Yes. Teaching is hard. There are mornings when my alarm clock seems to be going off painfully early. There are days when I am sure I will never finish grading all of the papers I have in front of me. There are times when I feel like I shouldn’t sit down and relax because there’s too much planning to do. There are goals to reach, parents to speak with, colleagues to work with, meetings to attend, new educational acronyms and buzzwords.
Sometimes, I imagine walking into work, sitting at a desk, finishing my work by 5 p.m., and walking back out. But, of course, if we love our jobs even a little, if we desire to be good at our jobs, we know that 9-5 is a no more than a myth, no matter what the career. And, in the end, I love my job more than just a little. For about an hour, five times a day, I’m in a room with up to 25 young people, and we talk and we laugh. Sometimes, we dance. (It’s a whole Lord of the Flies thing, which you really have to see to believe.) I witness moments of kindness and genius and understanding.
Do I have to grade all of their papers? Yes. But in those papers, I get to see just how far they’ve come. Do I get overly excited when a kid finally uses a semicolon correctly or when they use “ubiquitous” in casual conversation? You bet I do. Does my face light up when a student talks about the effect of an unreliable narrator on the reader? You have no idea.
None of this can erase the difficulties, but it can make them more manageable.

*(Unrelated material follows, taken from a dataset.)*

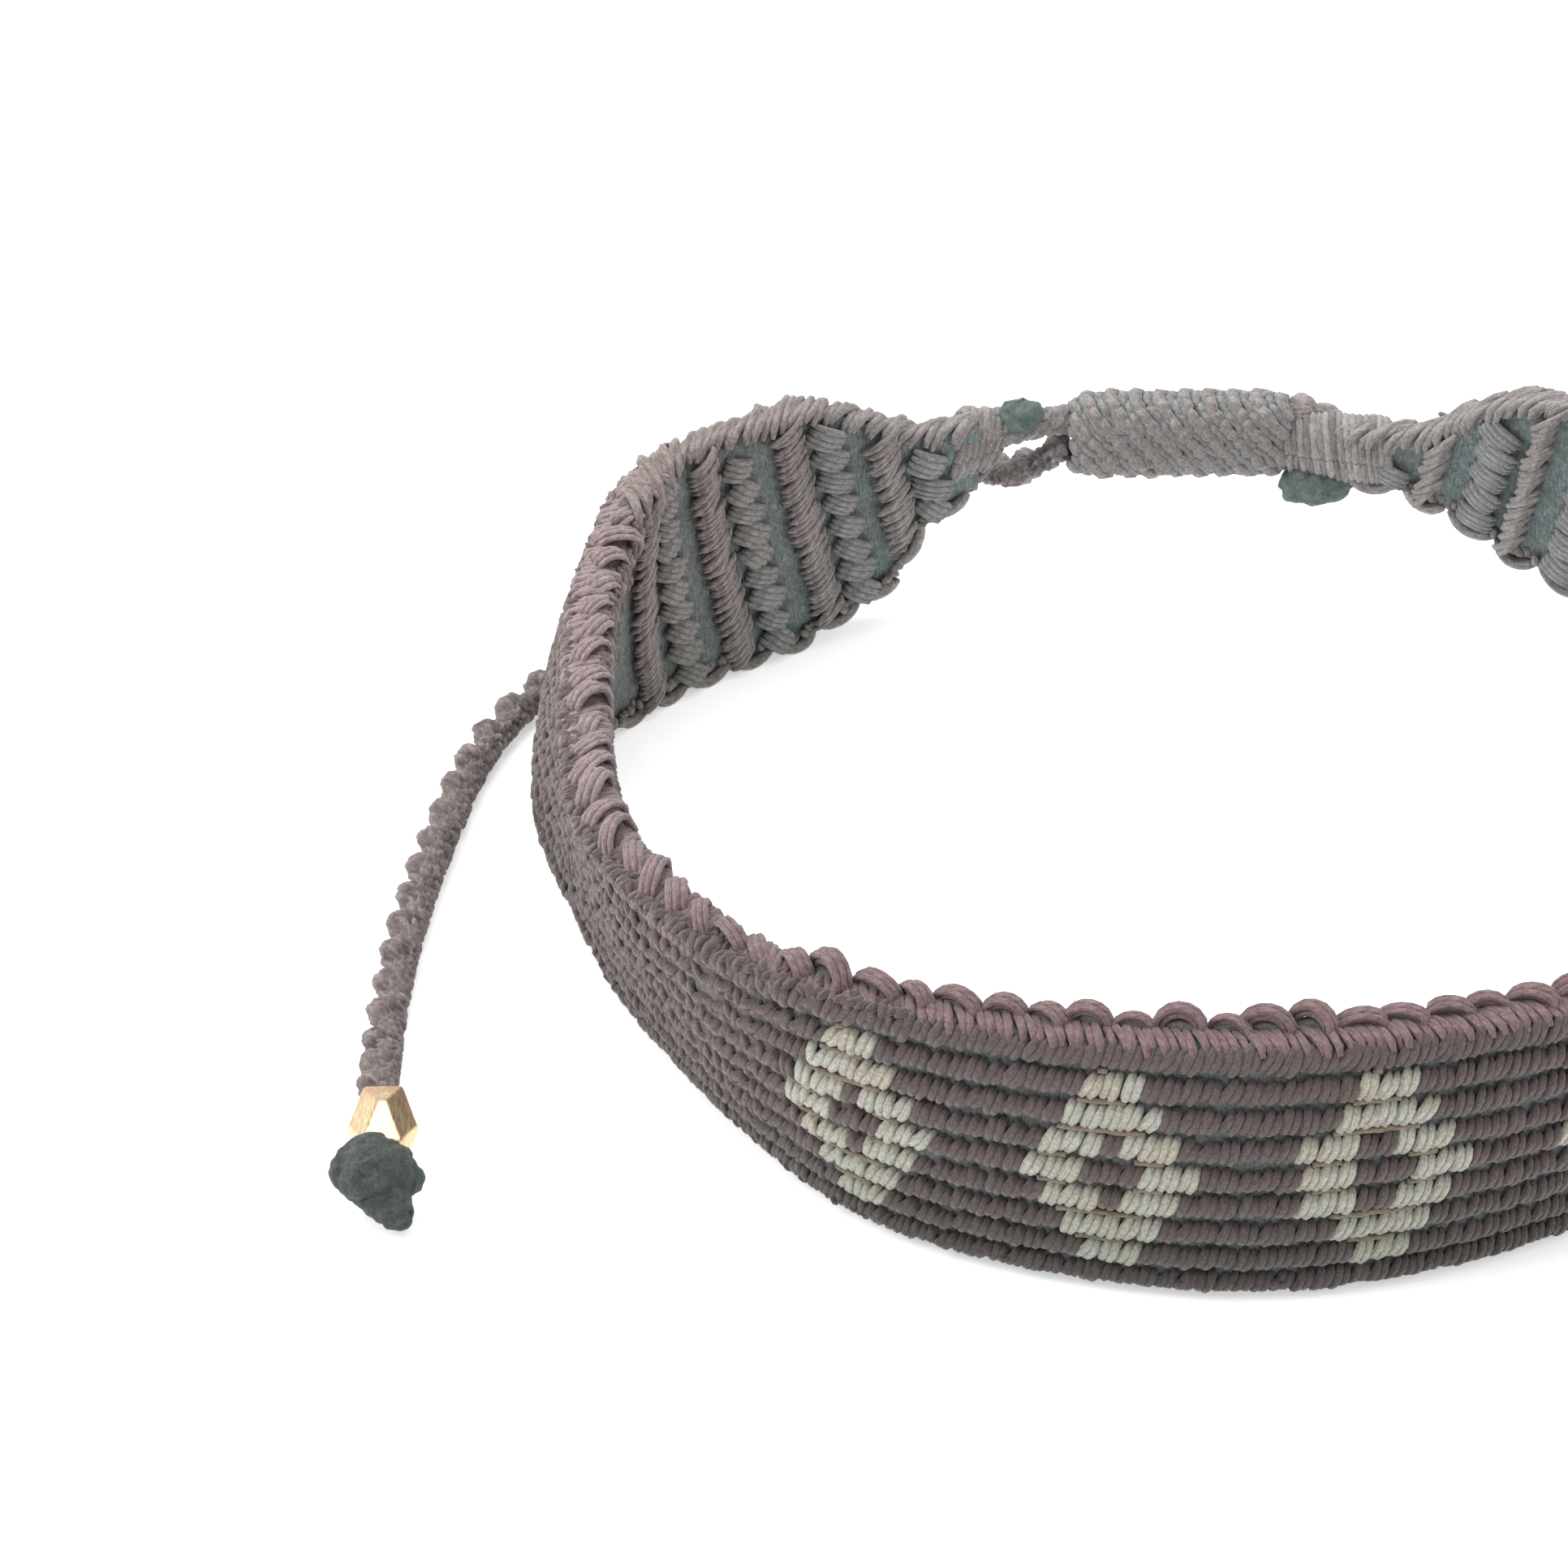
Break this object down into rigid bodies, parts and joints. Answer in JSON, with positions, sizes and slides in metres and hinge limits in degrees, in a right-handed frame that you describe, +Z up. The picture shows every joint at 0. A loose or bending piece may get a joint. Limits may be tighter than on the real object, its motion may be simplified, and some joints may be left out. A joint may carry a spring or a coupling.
{
  "type": "friendship bracelet",
  "caption": "Knotted thread bracelet standing on its edge: a ribbed band with a scalloped rim, tapers, a knotted sliding sleeve and loose cord tails with cut brass beads.",
  "frame": {"origin": "on the surface that the band stands on, under the middle of the loop's bounding box", "axes": "+Z up, +Y from the front of the band towards the sliding closure, +X to the right seen from the front"},
  "size_m": [0.0749, 0.0584, 0.0138],
  "materials": {
    "mauve_thread": "matte",
    "cream_thread": "matte",
    "melted_thread": "matte",
    "brass": "satin"
  },
  "bodies": {
    "root": {"band": "mauve_thread", "edge_loops": "mauve_thread", "taper_left": "mauve_thread", "taper_right": "mauve_thread", "slide_cord_left": "mauve_thread", "slide_cord_right": "mauve_thread", "closure_sleeve": "mauve_thread", "sleeve_end_left": "melted_thread", "sleeve_end_right": "melted_thread", "tie_left": "mauve_thread", "tie_right": "mauve_thread", "bead_left": "brass", "bead_right": "brass", "end_knot_left": "melted_thread", "end_knot_right": "melted_thread"}
  },
  "joints": []
}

Who else gets to experience these simultaneously simple and complex pleasures every day?
Like any job, there will be good days, and there will be bad days. But unlike any other job, the good days are great. You feel like everything is possible. I’ve only ever been a teacher, so I don’t know if that’s true for other careers, but I know it’s true for this career. You won’t feel like you love it all days, but you will look back — maybe at the end of a long work day, or on a beautiful, perfect summer day, or at the end of your career — and you’ll feel fulfilled. You’ll feel good. Content.